> [PROBLEM] Below you will find a set of lines. Repeat them all exactly.
::::::::::
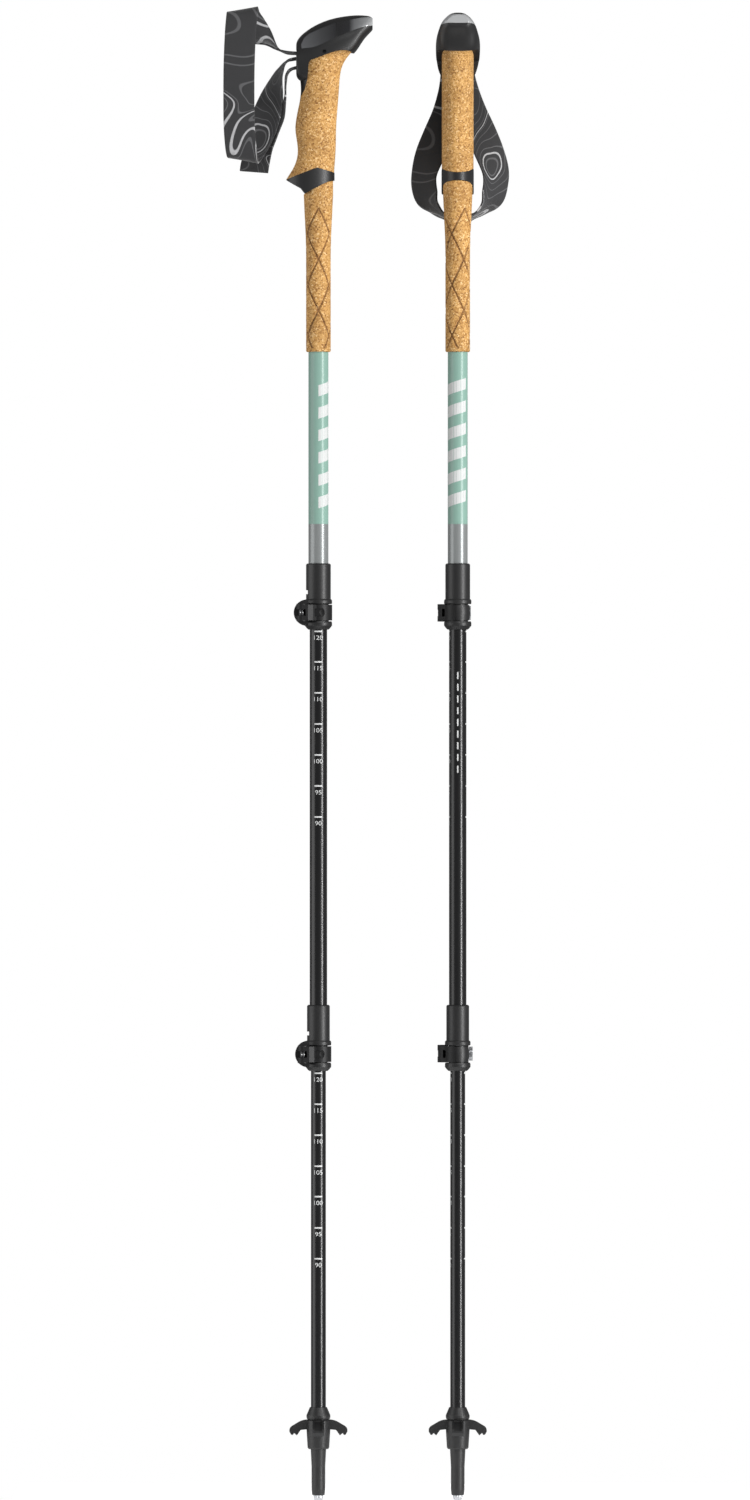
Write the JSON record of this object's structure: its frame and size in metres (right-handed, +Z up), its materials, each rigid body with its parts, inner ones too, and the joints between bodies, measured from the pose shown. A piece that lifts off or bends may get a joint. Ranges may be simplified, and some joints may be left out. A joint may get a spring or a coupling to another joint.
{
  "type": "trekking pole pair",
  "caption": "Pair of telescoping trekking poles with shaped cork grips, wrist straps, lever locks, baskets and carbide tips.",
  "frame": {"origin": "on the left pole's axis, in the middle of its cork grip, where the hand closes", "axes": "+Z up along both poles; +X from the left pole to the right pole, the way the left grip's nose points; the right pole is turned so its nose points along -Y"},
  "size_m": [0.2299, 0.0822, 1.2065],
  "materials": {
    "mint_lacquer": "satin lacquer over bare tube",
    "black_tube": "gloss black anodised",
    "cork": "fine-grained cork, sanded",
    "black_plastic": "fine moulded texture",
    "black_lever": "semi-gloss",
    "grey_plastic": "natural",
    "smoked_window": "smoked clear, polished",
    "webbing": "woven, with light contour-line print",
    "steel": "plain",
    "bright_nut": "knurled, bright",
    "carbide": "ground"
  },
  "bodies": {
    "left_upper": {"left_upper_tube": "mint_lacquer", "left_cork_grip": "cork", "left_grip_collar": "black_plastic", "left_cork_sleeve": "cork", "left_grip_head": "black_plastic", "left_side_windows": "smoked_window", "left_nose_window": "smoked_window", "left_head_pin": "steel", "left_strap_wedge": "black_plastic", "left_strap": "webbing", "left_upper_lock_sleeve": "black_plastic", "left_upper_lock_band": "black_plastic", "left_upper_lock_screw": "steel", "left_upper_lock_pin": "steel"},
    "left_upper_lever": {"left_upper_lock_lever": "black_lever"},
    "left_upper_nut": {"left_upper_lock_nut": "bright_nut"},
    "left_mid_bush": {"left_mid_guide": "grey_plastic"},
    "left_mid": {"left_mid_tube": "black_tube", "left_lower_lock_sleeve": "black_plastic", "left_lower_lock_band": "black_plastic", "left_lower_lock_screw": "steel", "left_lower_lock_pin": "steel"},
    "left_lower_lever": {"left_lower_lock_lever": "black_lever"},
    "left_lower_nut": {"left_lower_lock_nut": "bright_nut"},
    "left_lower_bush": {"left_lower_guide": "grey_plastic"},
    "left_lower": {"left_lower_tube": "black_tube", "left_tip_ferrule": "black_plastic", "left_carbide_tip": "carbide"},
    "left_basket": {"left_basket": "black_plastic"},
    "right_upper": {"right_upper_tube": "mint_lacquer", "right_cork_grip": "cork", "right_grip_collar": "black_plastic", "right_cork_sleeve": "cork", "right_grip_head": "black_plastic", "right_side_windows": "smoked_window", "right_nose_window": "smoked_window", "right_head_pin": "steel", "right_strap_wedge": "black_plastic", "right_strap": "webbing", "right_upper_lock_sleeve": "black_plastic", "right_upper_lock_band": "black_plastic", "right_upper_lock_screw": "steel", "right_upper_lock_pin": "steel"},
    "right_upper_lever": {"right_upper_lock_lever": "black_lever"},
    "right_upper_nut": {"right_upper_lock_nut": "bright_nut"},
    "right_mid_bush": {"right_mid_guide": "grey_plastic"},
    "right_mid": {"right_mid_tube": "black_tube", "right_lower_lock_sleeve": "black_plastic", "right_lower_lock_band": "black_plastic", "right_lower_lock_screw": "steel", "right_lower_lock_pin": "steel"},
    "right_lower_lever": {"right_lower_lock_lever": "black_lever"},
    "right_lower_nut": {"right_lower_lock_nut": "bright_nut"},
    "right_lower_bush": {"right_lower_guide": "grey_plastic"},
    "right_lower": {"right_lower_tube": "black_tube", "right_tip_ferrule": "black_plastic", "right_carbide_tip": "carbide"},
    "right_basket": {"right_basket": "black_plastic"}
  },
  "joints": [
    {"name": "left_mid_slide", "type": "slide", "parent": "left_upper", "child": "left_mid_bush", "axis": [0, 0, 1], "range_m": [0, 0.3]},
    {"name": "left_mid_turn", "type": "hinge", "parent": "left_mid_bush", "child": "left_mid", "pos_m": [0, 0, -0.272], "axis": [0, 0, 1], "continuous": true},
    {"name": "left_lower_slide", "type": "slide", "parent": "left_mid", "child": "left_lower_bush", "axis": [0, 0, 1], "range_m": [0, 0.266]},
    {"name": "left_lower_turn", "type": "hinge", "parent": "left_lower_bush", "child": "left_lower", "pos_m": [0, 0, -0.553], "axis": [0, 0, 1], "continuous": true},
    {"name": "left_basket_turn", "type": "hinge", "parent": "left_lower", "child": "left_basket", "pos_m": [0, 0, -1.05], "axis": [0, 0, 1], "continuous": true},
    {"name": "left_upper_lever_hinge", "type": "hinge", "parent": "left_upper", "child": "left_upper_lever", "pos_m": [-0.0133, -0.0119, -0.3902], "axis": [0, 0, -1], "range_deg": [0, 150]},
    {"name": "left_upper_nut_turn", "type": "hinge", "parent": "left_upper", "child": "left_upper_nut", "pos_m": [-0.0133, 0.0091, -0.3902], "axis": [0, 1, 0], "continuous": true},
    {"name": "left_lower_lever_hinge", "type": "hinge", "parent": "left_mid", "child": "left_lower_lever", "pos_m": [-0.0123, -0.0119, -0.745], "axis": [0, 0, -1], "range_deg": [0, 150]},
    {"name": "left_lower_nut_turn", "type": "hinge", "parent": "left_mid", "child": "left_lower_nut", "pos_m": [-0.0123, 0.0106, -0.745], "axis": [0, 1, 0], "continuous": true},
    {"name": "right_mid_slide", "type": "slide", "parent": "right_upper", "child": "right_mid_bush", "axis": [0, 0, 1], "range_m": [0, 0.3]},
    {"name": "right_mid_turn", "type": "hinge", "parent": "right_mid_bush", "child": "right_mid", "pos_m": [0.112, 0, -0.272], "axis": [0, 0, 1], "continuous": true},
    {"name": "right_lower_slide", "type": "slide", "parent": "right_mid", "child": "right_lower_bush", "axis": [0, 0, 1], "range_m": [0, 0.266]},
    {"name": "right_lower_turn", "type": "hinge", "parent": "right_lower_bush", "child": "right_lower", "pos_m": [0.112, 0, -0.553], "axis": [0, 0, 1], "continuous": true},
    {"name": "right_basket_turn", "type": "hinge", "parent": "right_lower", "child": "right_basket", "pos_m": [0.112, 0, -1.05], "axis": [0, 0, 1], "continuous": true},
    {"name": "right_upper_lever_hinge", "type": "hinge", "parent": "right_upper", "child": "right_upper_lever", "pos_m": [0.1001, 0.0133, -0.3902], "axis": [0, 0, -1], "range_deg": [0, 150]},
    {"name": "right_upper_nut_turn", "type": "hinge", "parent": "right_upper", "child": "right_upper_nut", "pos_m": [0.1211, 0.0133, -0.3902], "axis": [1, 0, 0], "continuous": true},
    {"name": "right_lower_lever_hinge", "type": "hinge", "parent": "right_mid", "child": "right_lower_lever", "pos_m": [0.1001, 0.0123, -0.745], "axis": [0, 0, -1], "range_deg": [0, 150]},
    {"name": "right_lower_nut_turn", "type": "hinge", "parent": "right_mid", "child": "right_lower_nut", "pos_m": [0.1226, 0.0123, -0.745], "axis": [1, 0, 0], "continuous": true},
    {"name": "right_pole_lift", "type": "slide", "parent": "left_upper", "child": "right_upper", "axis": [0, 0, 1], "range_m": [0, 0.3]}
  ]
}
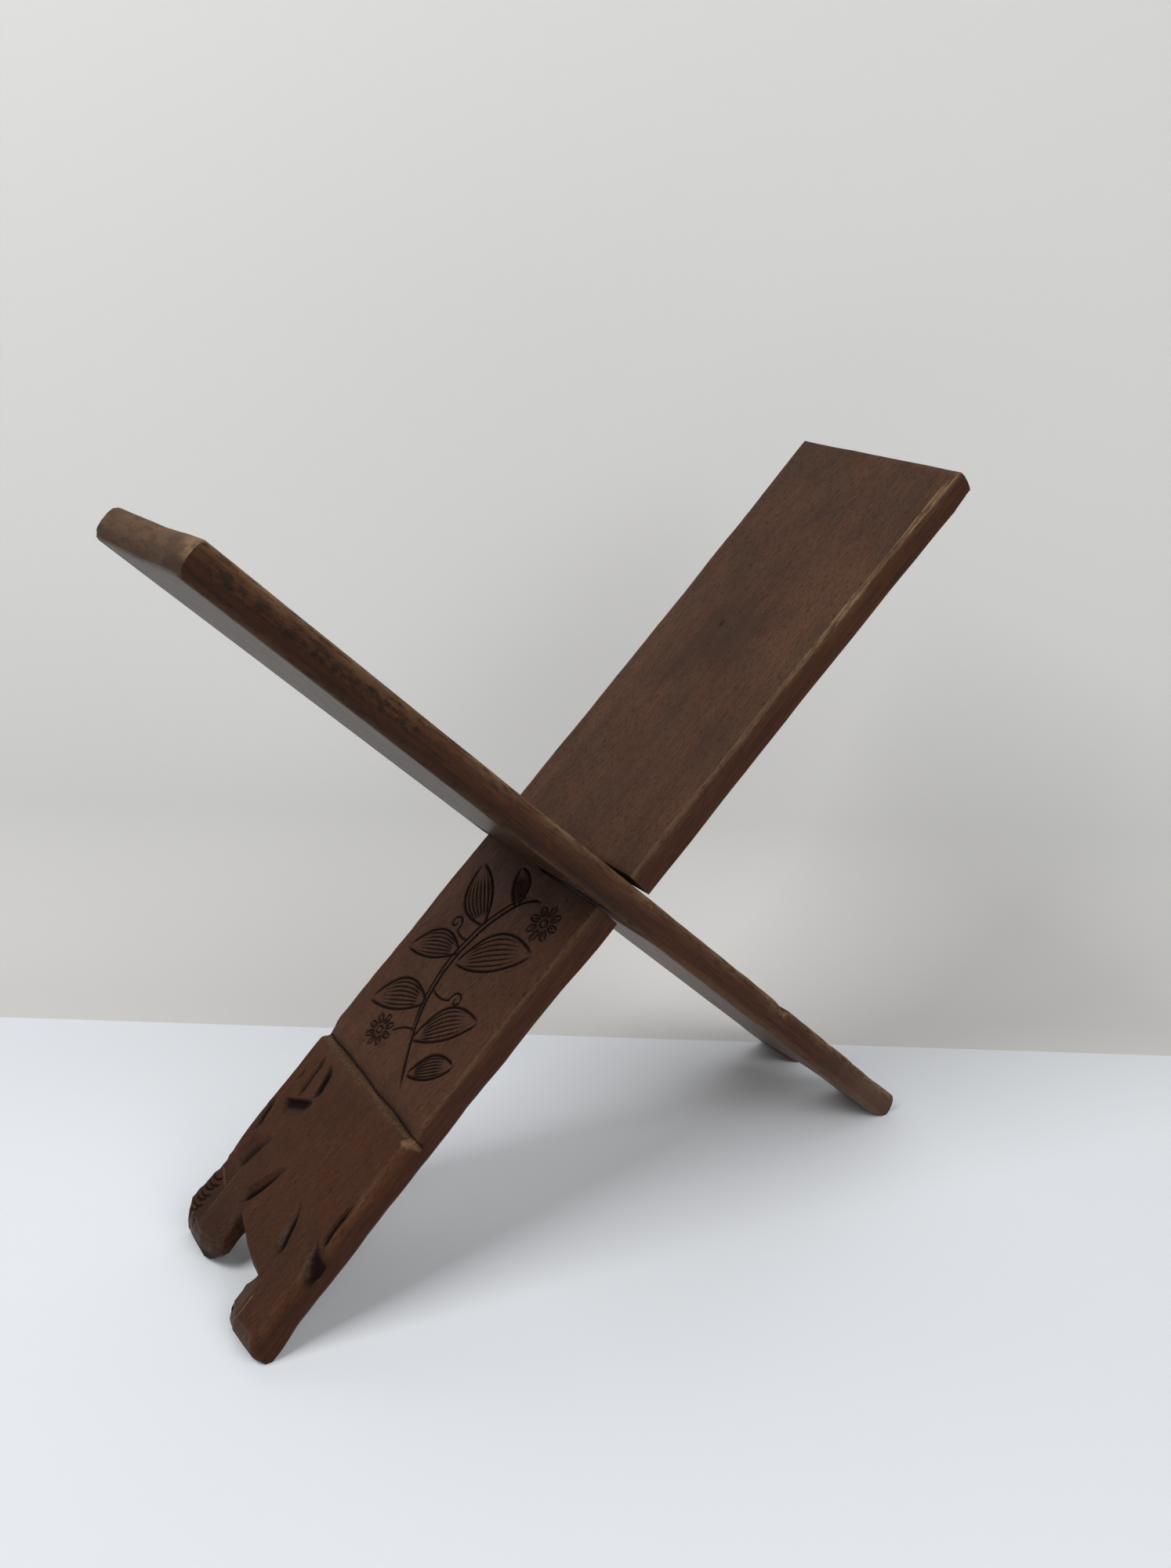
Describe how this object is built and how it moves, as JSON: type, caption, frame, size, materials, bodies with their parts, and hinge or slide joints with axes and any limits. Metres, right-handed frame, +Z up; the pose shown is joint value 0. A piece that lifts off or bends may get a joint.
::::::::::
> [THE SOLUTION]
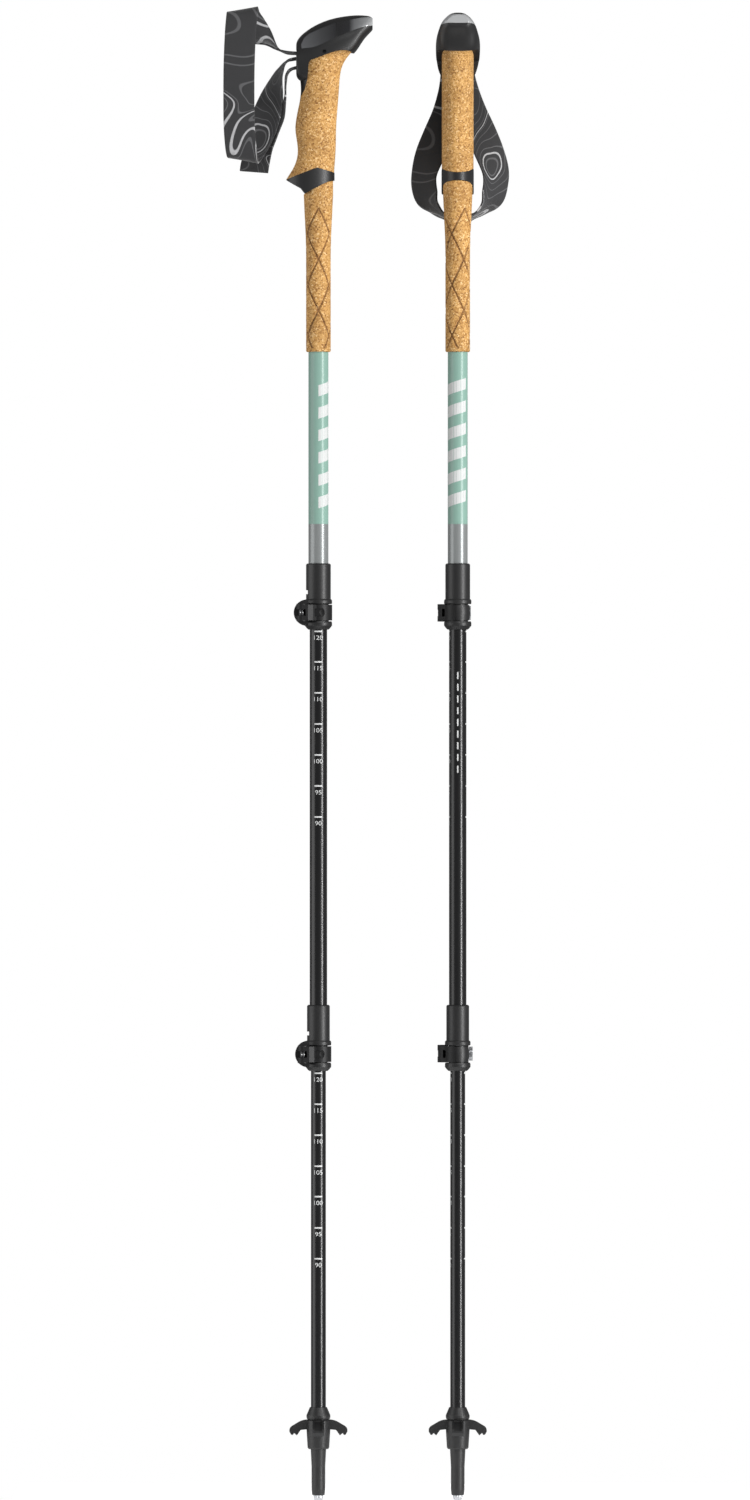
Write the JSON record of this object's structure: its frame and size in metres (right-handed, +Z up), its materials, each rigid body with its parts, inner ones too, and the joints between bodies, measured from the pose shown. A piece that lifts off or bends may get a joint. Ranges may be simplified, and some joints may be left out. A joint may get a spring or a coupling to another joint.
{
  "type": "trekking pole pair",
  "caption": "Pair of telescoping trekking poles with shaped cork grips, wrist straps, lever locks, baskets and carbide tips.",
  "frame": {"origin": "on the left pole's axis, in the middle of its cork grip, where the hand closes", "axes": "+Z up along both poles; +X from the left pole to the right pole, the way the left grip's nose points; the right pole is turned so its nose points along -Y"},
  "size_m": [0.2299, 0.0822, 1.2065],
  "materials": {
    "mint_lacquer": "satin lacquer over bare tube",
    "black_tube": "gloss black anodised",
    "cork": "fine-grained cork, sanded",
    "black_plastic": "fine moulded texture",
    "black_lever": "semi-gloss",
    "grey_plastic": "natural",
    "smoked_window": "smoked clear, polished",
    "webbing": "woven, with light contour-line print",
    "steel": "plain",
    "bright_nut": "knurled, bright",
    "carbide": "ground"
  },
  "bodies": {
    "left_upper": {"left_upper_tube": "mint_lacquer", "left_cork_grip": "cork", "left_grip_collar": "black_plastic", "left_cork_sleeve": "cork", "left_grip_head": "black_plastic", "left_side_windows": "smoked_window", "left_nose_window": "smoked_window", "left_head_pin": "steel", "left_strap_wedge": "black_plastic", "left_strap": "webbing", "left_upper_lock_sleeve": "black_plastic", "left_upper_lock_band": "black_plastic", "left_upper_lock_screw": "steel", "left_upper_lock_pin": "steel"},
    "left_upper_lever": {"left_upper_lock_lever": "black_lever"},
    "left_upper_nut": {"left_upper_lock_nut": "bright_nut"},
    "left_mid_bush": {"left_mid_guide": "grey_plastic"},
    "left_mid": {"left_mid_tube": "black_tube", "left_lower_lock_sleeve": "black_plastic", "left_lower_lock_band": "black_plastic", "left_lower_lock_screw": "steel", "left_lower_lock_pin": "steel"},
    "left_lower_lever": {"left_lower_lock_lever": "black_lever"},
    "left_lower_nut": {"left_lower_lock_nut": "bright_nut"},
    "left_lower_bush": {"left_lower_guide": "grey_plastic"},
    "left_lower": {"left_lower_tube": "black_tube", "left_tip_ferrule": "black_plastic", "left_carbide_tip": "carbide"},
    "left_basket": {"left_basket": "black_plastic"},
    "right_upper": {"right_upper_tube": "mint_lacquer", "right_cork_grip": "cork", "right_grip_collar": "black_plastic", "right_cork_sleeve": "cork", "right_grip_head": "black_plastic", "right_side_windows": "smoked_window", "right_nose_window": "smoked_window", "right_head_pin": "steel", "right_strap_wedge": "black_plastic", "right_strap": "webbing", "right_upper_lock_sleeve": "black_plastic", "right_upper_lock_band": "black_plastic", "right_upper_lock_screw": "steel", "right_upper_lock_pin": "steel"},
    "right_upper_lever": {"right_upper_lock_lever": "black_lever"},
    "right_upper_nut": {"right_upper_lock_nut": "bright_nut"},
    "right_mid_bush": {"right_mid_guide": "grey_plastic"},
    "right_mid": {"right_mid_tube": "black_tube", "right_lower_lock_sleeve": "black_plastic", "right_lower_lock_band": "black_plastic", "right_lower_lock_screw": "steel", "right_lower_lock_pin": "steel"},
    "right_lower_lever": {"right_lower_lock_lever": "black_lever"},
    "right_lower_nut": {"right_lower_lock_nut": "bright_nut"},
    "right_lower_bush": {"right_lower_guide": "grey_plastic"},
    "right_lower": {"right_lower_tube": "black_tube", "right_tip_ferrule": "black_plastic", "right_carbide_tip": "carbide"},
    "right_basket": {"right_basket": "black_plastic"}
  },
  "joints": [
    {"name": "left_mid_slide", "type": "slide", "parent": "left_upper", "child": "left_mid_bush", "axis": [0, 0, 1], "range_m": [0, 0.3]},
    {"name": "left_mid_turn", "type": "hinge", "parent": "left_mid_bush", "child": "left_mid", "pos_m": [0, 0, -0.272], "axis": [0, 0, 1], "continuous": true},
    {"name": "left_lower_slide", "type": "slide", "parent": "left_mid", "child": "left_lower_bush", "axis": [0, 0, 1], "range_m": [0, 0.266]},
    {"name": "left_lower_turn", "type": "hinge", "parent": "left_lower_bush", "child": "left_lower", "pos_m": [0, 0, -0.553], "axis": [0, 0, 1], "continuous": true},
    {"name": "left_basket_turn", "type": "hinge", "parent": "left_lower", "child": "left_basket", "pos_m": [0, 0, -1.05], "axis": [0, 0, 1], "continuous": true},
    {"name": "left_upper_lever_hinge", "type": "hinge", "parent": "left_upper", "child": "left_upper_lever", "pos_m": [-0.0133, -0.0119, -0.3902], "axis": [0, 0, -1], "range_deg": [0, 150]},
    {"name": "left_upper_nut_turn", "type": "hinge", "parent": "left_upper", "child": "left_upper_nut", "pos_m": [-0.0133, 0.0091, -0.3902], "axis": [0, 1, 0], "continuous": true},
    {"name": "left_lower_lever_hinge", "type": "hinge", "parent": "left_mid", "child": "left_lower_lever", "pos_m": [-0.0123, -0.0119, -0.745], "axis": [0, 0, -1], "range_deg": [0, 150]},
    {"name": "left_lower_nut_turn", "type": "hinge", "parent": "left_mid", "child": "left_lower_nut", "pos_m": [-0.0123, 0.0106, -0.745], "axis": [0, 1, 0], "continuous": true},
    {"name": "right_mid_slide", "type": "slide", "parent": "right_upper", "child": "right_mid_bush", "axis": [0, 0, 1], "range_m": [0, 0.3]},
    {"name": "right_mid_turn", "type": "hinge", "parent": "right_mid_bush", "child": "right_mid", "pos_m": [0.112, 0, -0.272], "axis": [0, 0, 1], "continuous": true},
    {"name": "right_lower_slide", "type": "slide", "parent": "right_mid", "child": "right_lower_bush", "axis": [0, 0, 1], "range_m": [0, 0.266]},
    {"name": "right_lower_turn", "type": "hinge", "parent": "right_lower_bush", "child": "right_lower", "pos_m": [0.112, 0, -0.553], "axis": [0, 0, 1], "continuous": true},
    {"name": "right_basket_turn", "type": "hinge", "parent": "right_lower", "child": "right_basket", "pos_m": [0.112, 0, -1.05], "axis": [0, 0, 1], "continuous": true},
    {"name": "right_upper_lever_hinge", "type": "hinge", "parent": "right_upper", "child": "right_upper_lever", "pos_m": [0.1001, 0.0133, -0.3902], "axis": [0, 0, -1], "range_deg": [0, 150]},
    {"name": "right_upper_nut_turn", "type": "hinge", "parent": "right_upper", "child": "right_upper_nut", "pos_m": [0.1211, 0.0133, -0.3902], "axis": [1, 0, 0], "continuous": true},
    {"name": "right_lower_lever_hinge", "type": "hinge", "parent": "right_mid", "child": "right_lower_lever", "pos_m": [0.1001, 0.0123, -0.745], "axis": [0, 0, -1], "range_deg": [0, 150]},
    {"name": "right_lower_nut_turn", "type": "hinge", "parent": "right_mid", "child": "right_lower_nut", "pos_m": [0.1226, 0.0123, -0.745], "axis": [1, 0, 0], "continuous": true},
    {"name": "right_pole_lift", "type": "slide", "parent": "left_upper", "child": "right_upper", "axis": [0, 0, 1], "range_m": [0, 0.3]}
  ]
}
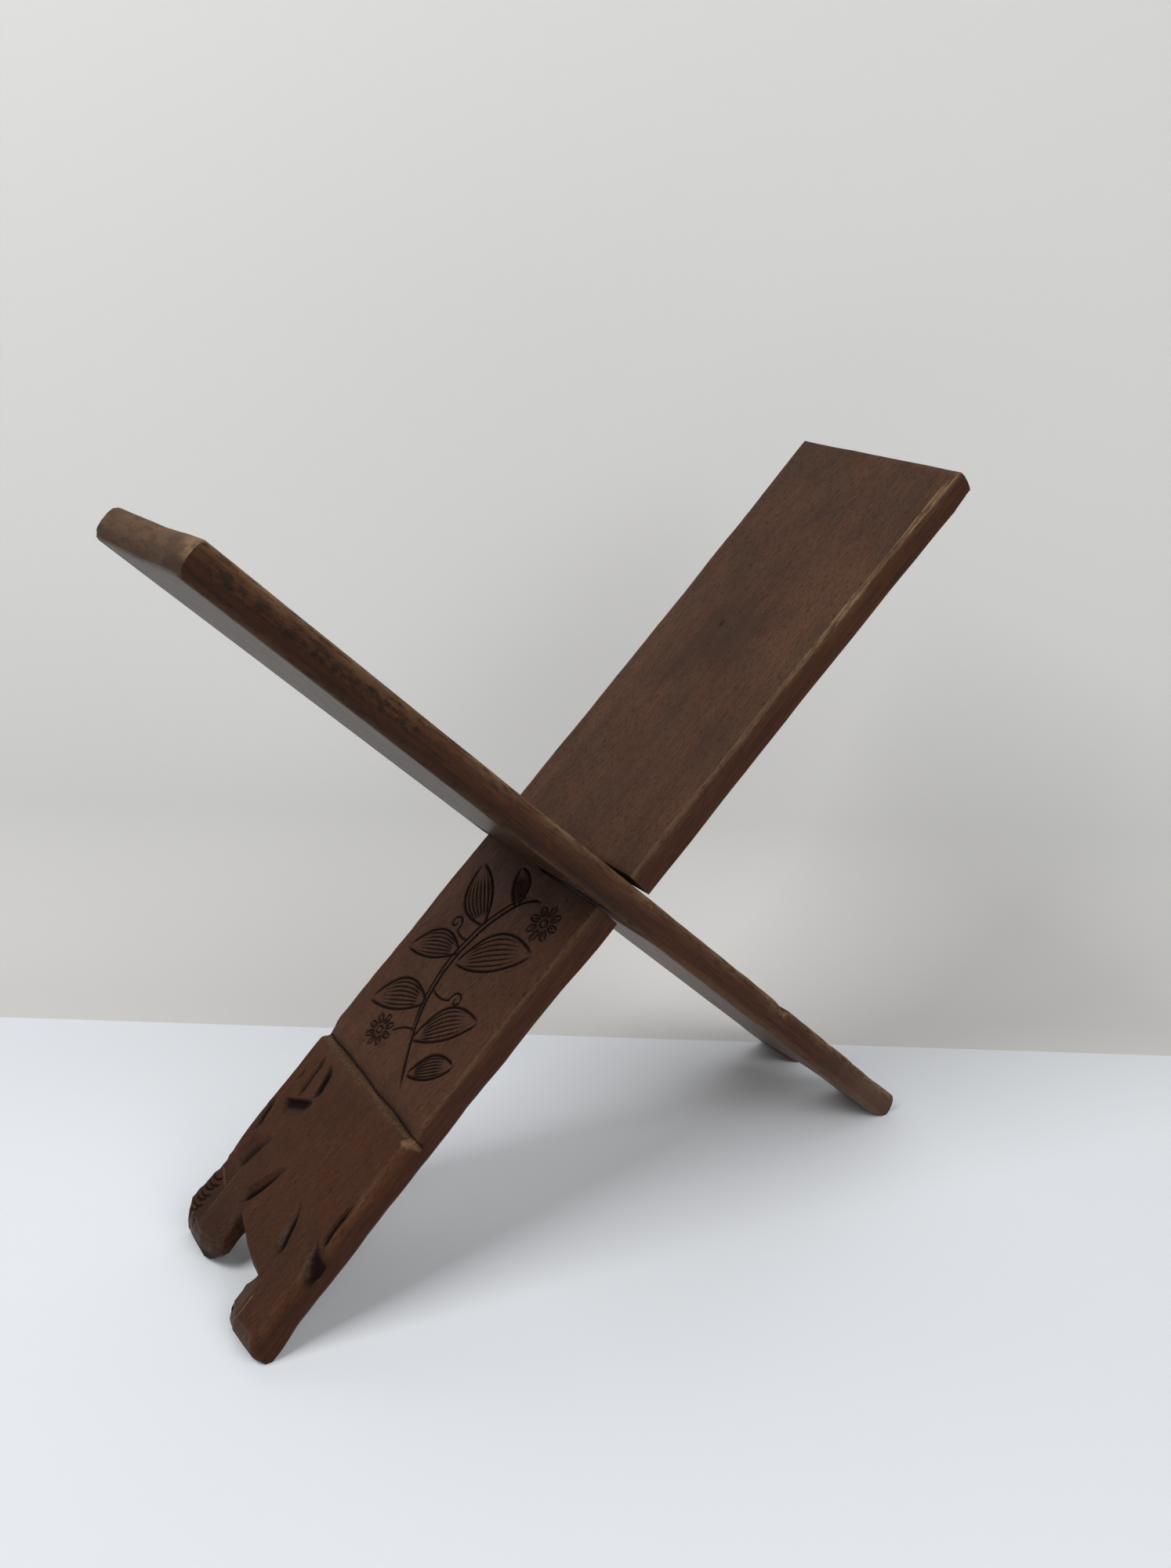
Describe how this object is built and how it moves, as JSON: type, caption, frame, size, materials, bodies with their parts, and hinge or slide joints with axes and any limits. Metres, right-handed frame, +Z up; the pose shown is joint value 0. A piece that lifts off or bends may get a joint.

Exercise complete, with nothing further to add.